[Information shown]
-- BEGIN --

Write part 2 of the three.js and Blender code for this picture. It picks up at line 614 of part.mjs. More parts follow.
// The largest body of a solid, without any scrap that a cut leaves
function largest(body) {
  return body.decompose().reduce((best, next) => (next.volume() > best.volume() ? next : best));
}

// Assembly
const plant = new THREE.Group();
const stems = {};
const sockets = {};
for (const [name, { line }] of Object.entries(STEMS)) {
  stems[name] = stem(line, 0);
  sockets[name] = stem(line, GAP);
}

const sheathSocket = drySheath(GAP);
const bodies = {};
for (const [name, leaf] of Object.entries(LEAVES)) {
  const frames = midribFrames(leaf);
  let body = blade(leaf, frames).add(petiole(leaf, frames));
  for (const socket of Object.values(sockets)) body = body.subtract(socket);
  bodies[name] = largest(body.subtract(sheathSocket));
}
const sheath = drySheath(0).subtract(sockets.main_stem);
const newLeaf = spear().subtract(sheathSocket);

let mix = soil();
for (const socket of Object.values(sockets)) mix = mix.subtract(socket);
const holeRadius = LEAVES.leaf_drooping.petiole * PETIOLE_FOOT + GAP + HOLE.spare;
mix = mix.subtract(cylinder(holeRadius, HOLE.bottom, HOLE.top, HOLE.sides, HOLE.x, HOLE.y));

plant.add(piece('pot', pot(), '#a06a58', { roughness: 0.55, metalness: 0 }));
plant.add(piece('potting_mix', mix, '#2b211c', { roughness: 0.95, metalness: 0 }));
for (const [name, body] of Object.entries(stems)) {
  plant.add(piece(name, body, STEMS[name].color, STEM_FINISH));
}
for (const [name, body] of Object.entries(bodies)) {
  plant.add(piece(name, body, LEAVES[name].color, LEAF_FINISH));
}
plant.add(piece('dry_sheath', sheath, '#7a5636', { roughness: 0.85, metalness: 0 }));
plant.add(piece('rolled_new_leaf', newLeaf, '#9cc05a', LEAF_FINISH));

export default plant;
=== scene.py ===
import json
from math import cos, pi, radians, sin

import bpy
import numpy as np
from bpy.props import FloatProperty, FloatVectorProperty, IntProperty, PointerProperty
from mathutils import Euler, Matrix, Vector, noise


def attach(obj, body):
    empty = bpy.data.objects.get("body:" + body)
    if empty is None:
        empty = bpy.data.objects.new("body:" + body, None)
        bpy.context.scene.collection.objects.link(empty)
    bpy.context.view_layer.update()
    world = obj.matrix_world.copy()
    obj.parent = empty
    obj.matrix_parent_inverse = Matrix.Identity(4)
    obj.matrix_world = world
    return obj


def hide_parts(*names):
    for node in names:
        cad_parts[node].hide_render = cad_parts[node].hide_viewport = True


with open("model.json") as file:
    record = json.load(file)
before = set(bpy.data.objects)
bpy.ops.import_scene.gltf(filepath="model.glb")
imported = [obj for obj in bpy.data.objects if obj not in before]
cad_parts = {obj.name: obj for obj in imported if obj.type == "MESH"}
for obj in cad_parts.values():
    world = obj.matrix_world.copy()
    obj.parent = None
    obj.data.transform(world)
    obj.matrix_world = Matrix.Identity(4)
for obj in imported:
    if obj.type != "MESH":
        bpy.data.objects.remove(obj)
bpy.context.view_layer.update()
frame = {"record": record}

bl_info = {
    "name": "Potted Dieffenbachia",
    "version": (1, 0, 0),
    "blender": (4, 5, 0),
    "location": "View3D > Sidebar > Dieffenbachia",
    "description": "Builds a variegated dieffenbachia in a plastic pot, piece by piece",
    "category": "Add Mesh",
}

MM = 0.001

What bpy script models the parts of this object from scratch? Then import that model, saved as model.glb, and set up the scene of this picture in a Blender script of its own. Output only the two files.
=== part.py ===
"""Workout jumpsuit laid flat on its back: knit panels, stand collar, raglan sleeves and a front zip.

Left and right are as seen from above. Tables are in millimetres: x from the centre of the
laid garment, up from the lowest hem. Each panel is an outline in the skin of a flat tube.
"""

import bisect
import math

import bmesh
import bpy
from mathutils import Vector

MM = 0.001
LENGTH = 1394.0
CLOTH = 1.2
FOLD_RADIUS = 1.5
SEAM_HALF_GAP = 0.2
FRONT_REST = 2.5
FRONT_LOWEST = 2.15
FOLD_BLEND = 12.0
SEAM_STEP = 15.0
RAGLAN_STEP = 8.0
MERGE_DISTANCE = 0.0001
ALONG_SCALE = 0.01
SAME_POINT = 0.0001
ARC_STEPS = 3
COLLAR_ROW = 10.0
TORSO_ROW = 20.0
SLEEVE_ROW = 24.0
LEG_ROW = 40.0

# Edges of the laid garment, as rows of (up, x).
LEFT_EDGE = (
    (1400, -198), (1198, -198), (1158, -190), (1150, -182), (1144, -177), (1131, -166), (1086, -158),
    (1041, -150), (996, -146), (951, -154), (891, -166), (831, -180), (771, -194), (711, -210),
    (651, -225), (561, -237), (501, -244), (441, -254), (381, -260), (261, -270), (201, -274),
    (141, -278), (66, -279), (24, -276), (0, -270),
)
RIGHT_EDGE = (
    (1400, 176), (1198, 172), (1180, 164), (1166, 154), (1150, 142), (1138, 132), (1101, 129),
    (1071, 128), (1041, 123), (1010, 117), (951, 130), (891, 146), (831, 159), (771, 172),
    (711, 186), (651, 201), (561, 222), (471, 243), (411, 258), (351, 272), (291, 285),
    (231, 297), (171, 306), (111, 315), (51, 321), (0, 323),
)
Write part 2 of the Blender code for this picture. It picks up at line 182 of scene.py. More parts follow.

-- END --

[Goal of the exercise] Each line of the material above needs to be quoted exactly, please.

[Solution to the problem]
Write part 2 of the three.js and Blender code for this picture. It picks up at line 614 of part.mjs. More parts follow.
// The largest body of a solid, without any scrap that a cut leaves
function largest(body) {
  return body.decompose().reduce((best, next) => (next.volume() > best.volume() ? next : best));
}

// Assembly
const plant = new THREE.Group();
const stems = {};
const sockets = {};
for (const [name, { line }] of Object.entries(STEMS)) {
  stems[name] = stem(line, 0);
  sockets[name] = stem(line, GAP);
}

const sheathSocket = drySheath(GAP);
const bodies = {};
for (const [name, leaf] of Object.entries(LEAVES)) {
  const frames = midribFrames(leaf);
  let body = blade(leaf, frames).add(petiole(leaf, frames));
  for (const socket of Object.values(sockets)) body = body.subtract(socket);
  bodies[name] = largest(body.subtract(sheathSocket));
}
const sheath = drySheath(0).subtract(sockets.main_stem);
const newLeaf = spear().subtract(sheathSocket);

let mix = soil();
for (const socket of Object.values(sockets)) mix = mix.subtract(socket);
const holeRadius = LEAVES.leaf_drooping.petiole * PETIOLE_FOOT + GAP + HOLE.spare;
mix = mix.subtract(cylinder(holeRadius, HOLE.bottom, HOLE.top, HOLE.sides, HOLE.x, HOLE.y));

plant.add(piece('pot', pot(), '#a06a58', { roughness: 0.55, metalness: 0 }));
plant.add(piece('potting_mix', mix, '#2b211c', { roughness: 0.95, metalness: 0 }));
for (const [name, body] of Object.entries(stems)) {
  plant.add(piece(name, body, STEMS[name].color, STEM_FINISH));
}
for (const [name, body] of Object.entries(bodies)) {
  plant.add(piece(name, body, LEAVES[name].color, LEAF_FINISH));
}
plant.add(piece('dry_sheath', sheath, '#7a5636', { roughness: 0.85, metalness: 0 }));
plant.add(piece('rolled_new_leaf', newLeaf, '#9cc05a', LEAF_FINISH));

export default plant;
=== scene.py ===
import json
from math import cos, pi, radians, sin

import bpy
import numpy as np
from bpy.props import FloatProperty, FloatVectorProperty, IntProperty, PointerProperty
from mathutils import Euler, Matrix, Vector, noise


def attach(obj, body):
    empty = bpy.data.objects.get("body:" + body)
    if empty is None:
        empty = bpy.data.objects.new("body:" + body, None)
        bpy.context.scene.collection.objects.link(empty)
    bpy.context.view_layer.update()
    world = obj.matrix_world.copy()
    obj.parent = empty
    obj.matrix_parent_inverse = Matrix.Identity(4)
    obj.matrix_world = world
    return obj


def hide_parts(*names):
    for node in names:
        cad_parts[node].hide_render = cad_parts[node].hide_viewport = True


with open("model.json") as file:
    record = json.load(file)
before = set(bpy.data.objects)
bpy.ops.import_scene.gltf(filepath="model.glb")
imported = [obj for obj in bpy.data.objects if obj not in before]
cad_parts = {obj.name: obj for obj in imported if obj.type == "MESH"}
for obj in cad_parts.values():
    world = obj.matrix_world.copy()
    obj.parent = None
    obj.data.transform(world)
    obj.matrix_world = Matrix.Identity(4)
for obj in imported:
    if obj.type != "MESH":
        bpy.data.objects.remove(obj)
bpy.context.view_layer.update()
frame = {"record": record}

bl_info = {
    "name": "Potted Dieffenbachia",
    "version": (1, 0, 0),
    "blender": (4, 5, 0),
    "location": "View3D > Sidebar > Dieffenbachia",
    "description": "Builds a variegated dieffenbachia in a plastic pot, piece by piece",
    "category": "Add Mesh",
}

MM = 0.001

What bpy script models the parts of this object from scratch? Then import that model, saved as model.glb, and set up the scene of this picture in a Blender script of its own. Output only the two files.
=== part.py ===
"""Workout jumpsuit laid flat on its back: knit panels, stand collar, raglan sleeves and a front zip.

Left and right are as seen from above. Tables are in millimetres: x from the centre of the
laid garment, up from the lowest hem. Each panel is an outline in the skin of a flat tube.
"""

import bisect
import math

import bmesh
import bpy
from mathutils import Vector

MM = 0.001
LENGTH = 1394.0
CLOTH = 1.2
FOLD_RADIUS = 1.5
SEAM_HALF_GAP = 0.2
FRONT_REST = 2.5
FRONT_LOWEST = 2.15
FOLD_BLEND = 12.0
SEAM_STEP = 15.0
RAGLAN_STEP = 8.0
MERGE_DISTANCE = 0.0001
ALONG_SCALE = 0.01
SAME_POINT = 0.0001
ARC_STEPS = 3
COLLAR_ROW = 10.0
TORSO_ROW = 20.0
SLEEVE_ROW = 24.0
LEG_ROW = 40.0

# Edges of the laid garment, as rows of (up, x).
LEFT_EDGE = (
    (1400, -198), (1198, -198), (1158, -190), (1150, -182), (1144, -177), (1131, -166), (1086, -158),
    (1041, -150), (996, -146), (951, -154), (891, -166), (831, -180), (771, -194), (711, -210),
    (651, -225), (561, -237), (501, -244), (441, -254), (381, -260), (261, -270), (201, -274),
    (141, -278), (66, -279), (24, -276), (0, -270),
)
RIGHT_EDGE = (
    (1400, 176), (1198, 172), (1180, 164), (1166, 154), (1150, 142), (1138, 132), (1101, 129),
    (1071, 128), (1041, 123), (1010, 117), (951, 130), (891, 146), (831, 159), (771, 172),
    (711, 186), (651, 201), (561, 222), (471, 243), (411, 258), (351, 272), (291, 285),
    (231, 297), (171, 306), (111, 315), (51, 321), (0, 323),
)
Write part 2 of the Blender code for this picture. It picks up at line 182 of scene.py. More parts follow.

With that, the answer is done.